Out of the Mouths of Babes

As a language educator, I was fascinated with young
children and their efforts to use the English language.
Certain letters were initially problematic such as the letter L.
When asked her name, our daughter would tell others

her name was EM-MAH-WEE. We thought our son’s name
would be less difficult. He told people his name was THOMA.
He couldn’t get that final S to his name for some time. The
Requests for MUK or MOK from either child elicited a smile.

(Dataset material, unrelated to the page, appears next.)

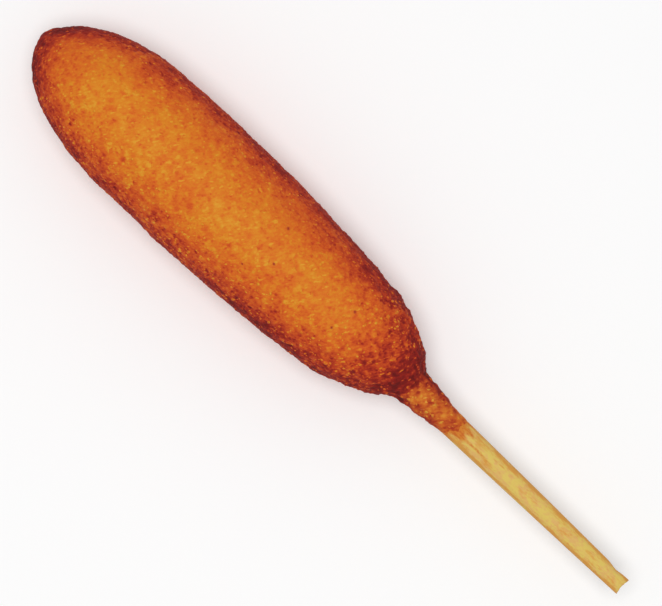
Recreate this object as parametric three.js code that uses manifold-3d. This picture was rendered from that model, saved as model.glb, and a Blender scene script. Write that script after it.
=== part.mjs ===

I then poured milk into their cups. One days as I was
cleaning, our son declared that the BACK-Y CLEANER
was too loud! I finished cleaning and stored the
vacuum cleaner so he could play his imaginary games

with cars and trucks uninterrupted. Both children
requested certain foods for dinner too. Our daughter
requested PIS GETTI since she craved this pasta. My attempts
to get the SP sound at the beginning of spaghetti were

for naught. She mirrored the word SPINACH just fine but
quickly said she wanted PIS GETTI for dinner. After polishing
off his favorite food, hamburgers, our son declared that
he just loved HANG GUR BURS. Another smile from me.

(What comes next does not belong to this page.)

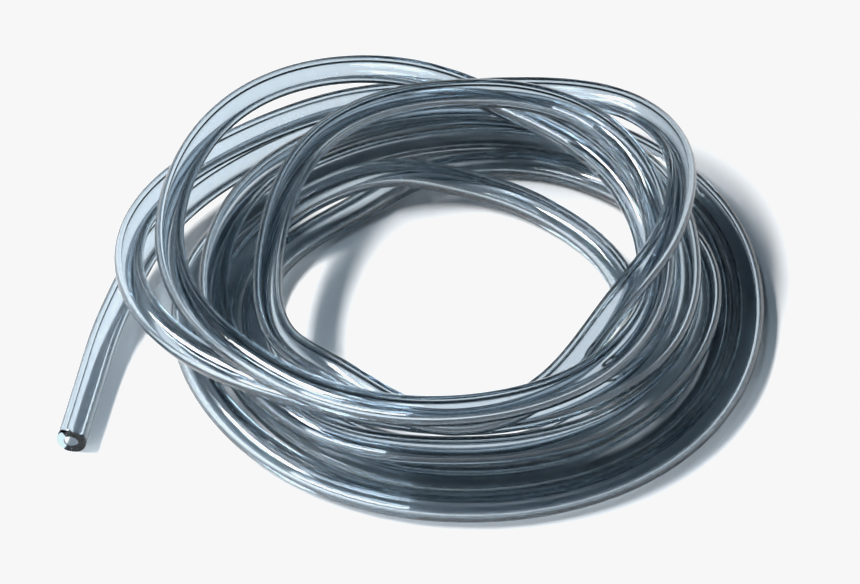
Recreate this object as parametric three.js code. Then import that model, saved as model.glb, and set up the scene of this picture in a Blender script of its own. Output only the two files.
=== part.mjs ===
import * as THREE from 'three';

// A length of clear flexible hose, thrown down in a loose coil. Millimetres, +Z up, the floor at z = 0.
// It is one unbroken piece of tubing, cut square at both ends. Each node is one stretch of it, so that
// every loop of the coil can be handled by itself. The free end's mouth faces -Y, and the origin is on
// the floor under the middle of the coil's bounding box.

const HOSE_OUTER = 12.7;
const HOSE_BORE = 6.35;
const HOSE_RADIUS = HOSE_OUTER / 2;

const JOIN_GAP = 0.3;        // between one stretch and the next
const TURN_GAP = 0.9;        // least clearance between one turn and another
const OUTER_SIDES = 12;
const BORE_SIDES = 8;
const SECTION_STEP = 2;      // route points from one faceted section to the next

// The route starts at the free end. Its stations are given in the coil's own bearings: how far to the
// coil's right (+X), how far to its back (+Y), and how high the underside of the hose is.
const FREE_RUN = [
  [-168.5, -89, 0],
  [-162, -52, 0],
  [-157, -27, 3],
];
const FREE_RUN_SPLITS = 4;

// Then it winds clockwise, seen from above. Each turn passes eight bearings: left, back left, back, back
// right, right, front right, front and front left. out is how far the middle line runs from the coil's
// centre there, and up is how high the underside of the hose is held by the turns below it.
const TURNS = [
  {
    name: 'outer_floor_turn',
    out: [147, 113, 108, 115, 121, 127, 126, 129],
    up: [8, 9, 3, 0, 0, 0, 0, 0],
  },
  {
    name: 'second_floor_turn',
    out: [124, 98, 95, 102, 108, 114, 111, 113],
    up: [0, 0, 0, 0, 0, 0, 0, 0],
  },
  {
    name: 'inner_floor_turn',
    out: [107, 74, 60, 57, 68, 86, 98, 100],
    up: [0, 11, 3, 0, 0, 0, 0, 0],
  },
  {
    name: 'nested_turn',
    out: [93, 69, 76, 89, 104, 107, 106, 114],
    up: [0, 0, 0, 0, 11, 12, 12, 12],
  },
  {
    name: 'leaning_turn',
    out: [112, 106, 96, 98, 94, 98, 93, 117],
    up: [12, 12, 12, 15, 22, 24, 16, 24],
  },
  {
    name: 'right_arch',
    out: [151, 113, 94, 110, 88, 81, 107, 103],
    up: [23, 25, 24, 32, 45, 37, 32, 27],
  },
  {
    name: 'top_arch',
    out: [86, 86, 76, 85, 82, 92, 113, 121],
    up: [30, 38, 44, 38, 30, 35, 47, 40],
  },
  {
    name: 'left_arch',
    out: [131, 126, 86, 80, 79, 82],
    up: [33, 37, 35, 25, 17, 10],
  },
];
const BEARINGS = 8;
const BEARING_SPLITS = 8;
const FIRST_BEARING = Math.PI;
const FAIRING_PASSES = 4;
const PUSH_PASSES = 10;
const PUSH_GAIN = 1.5;
const MOST_ROUNDS = 400;
const NEIGHBOURS = 8;        // points along the hose that are too near to count as another turn
const REACH = 36;            // points farther apart than this can't belong to turns that touch
const PARALLEL = 1e-6;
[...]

With our daughter’s birthday fast approaching, my
husband and I recalled with fond memories their
early attempts at language acquisition. I still smile at all the
hugs and I WUV YOUs uttered to us. We are lucky parents!

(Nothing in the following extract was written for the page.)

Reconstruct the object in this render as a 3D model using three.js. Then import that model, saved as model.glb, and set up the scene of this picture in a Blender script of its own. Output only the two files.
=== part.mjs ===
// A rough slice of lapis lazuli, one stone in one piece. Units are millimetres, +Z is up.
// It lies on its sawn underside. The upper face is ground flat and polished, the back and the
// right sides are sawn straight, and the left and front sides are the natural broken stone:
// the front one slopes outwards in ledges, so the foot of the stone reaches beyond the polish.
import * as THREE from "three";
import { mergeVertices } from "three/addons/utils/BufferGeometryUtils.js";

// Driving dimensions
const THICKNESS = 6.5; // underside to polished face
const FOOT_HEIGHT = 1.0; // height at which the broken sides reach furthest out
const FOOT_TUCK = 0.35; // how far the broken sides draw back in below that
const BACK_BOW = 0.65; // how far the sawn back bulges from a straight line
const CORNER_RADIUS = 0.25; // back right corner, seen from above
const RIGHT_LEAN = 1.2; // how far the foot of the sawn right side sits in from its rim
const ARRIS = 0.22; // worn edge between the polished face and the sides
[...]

This entry was posted in children and language learning, names, words and tagged , , , , , , . Bookmark the permalink.

24 Responses to Out of the Mouths of Babes

  1. We had a niece who said spaghetti the same way. I smiled every time I heard it.

    Liked by 1 person

    • Anne, haha. Had to smile at your comment. I was confounded when I tried to get our daughter for form the SP sound. No issues with the word spinach. Both words had identical beginning letters too. Oh well. As she grew, the words came out correctly. Lots of smiles along the way. Hope your weekend is grand. oxox


  2. Darlene says:

    So cute. My kids had their words too. I should have written them down.

    Liked by 1 person

  3. Those were the days… ❤

    Liked by 1 person

  4. Peter Klopp says:

    These are wonderful memories of your little children learning the basics of language acquisition, Mary Ann. Our first son born in Calgary grew up in a German-speaking environment. As a two-year-old, he had trouble saying Lampe and refused any correction. Instead of Lampe he said Ampel. Haha! How much fun we had with his linguistic experiments!

    Liked by 1 person

  5. Russell Nemecek says:

    Fond memories for sure!

    Liked by 1 person

  6. Emily says:

    So cute I miss these days!! Thanks for sharing, such beautiful memories xoxo.

    Liked by 1 person

  7. Beck says:

    My daughter (5) still says babing suit for bathing suit. It sounds so adorable that I have never corrected her. But I realize I have to now otherwise other kids might tease her. My favorite age for all my kids has been that language forming time. I just love it!

    Liked by 1 person

    • Beck, thank you for reading and commenting. I just love BABING suit. Are there other examples of the TH sound your daughter uses? When I taught in Germany, I heard an S substituted for the TH since in the German language, there is no TH. Try substituting an S or Z for the word THE and you get the picture. In English, we do not have some of the UMLAUT sounds so I constantly had to teach that to my students. So when it came time for a bath for your daughter, I am curious to know how she said that word. I too love what comes out of the mouths of babes! Enjoy the weekend.

      Liked by 1 person

      • Beck says:

        No trouble with the bath except as is normal “baff” the first several attempts. It’s funny because I am a stickler for proper pronunciation and always correct all three of my children immediately when they mispronounce words. I have two older children (15, 13) and then my younger surprise (5)! It wasn’t or isn’t that she ever had trouble with th it was just that when she said babing suit the first time we all just loved it and so we kind of all adopted the word. She would have corrected much sooner but none of us had the heart to fix it. We all refer to the bathing suit as BABING suit! 🤦‍♀️
        Both of my daughters have an s lisp. I have tried in vain to correct it but we’ve had no success. 😔
        I studied German in high school and still try to keep up with the language. The pronunciation of the UMLAUT sounds always were/are difficult for me. My German friend is a linguist and within 2 months of living in the States with me there was no sign of an accent! I always thought that incredible.
        Thank you and have a great weekend too!

        Liked by 1 person

      • Beck, thank you for more pronunciation gems. Let babes be babes. I constantly corrected wrongly pronounced words as a teacher. In retrospect with our two children, I could have used more patience with their language acquisition. We muddled through and managed to have a good time too. Maintaining a sense of humor is important in life. Relax and take a “baff” at the end of your day. I’m sure someone somewhere has maintained a list of words common to five year olds. How sweet! Thanks once again!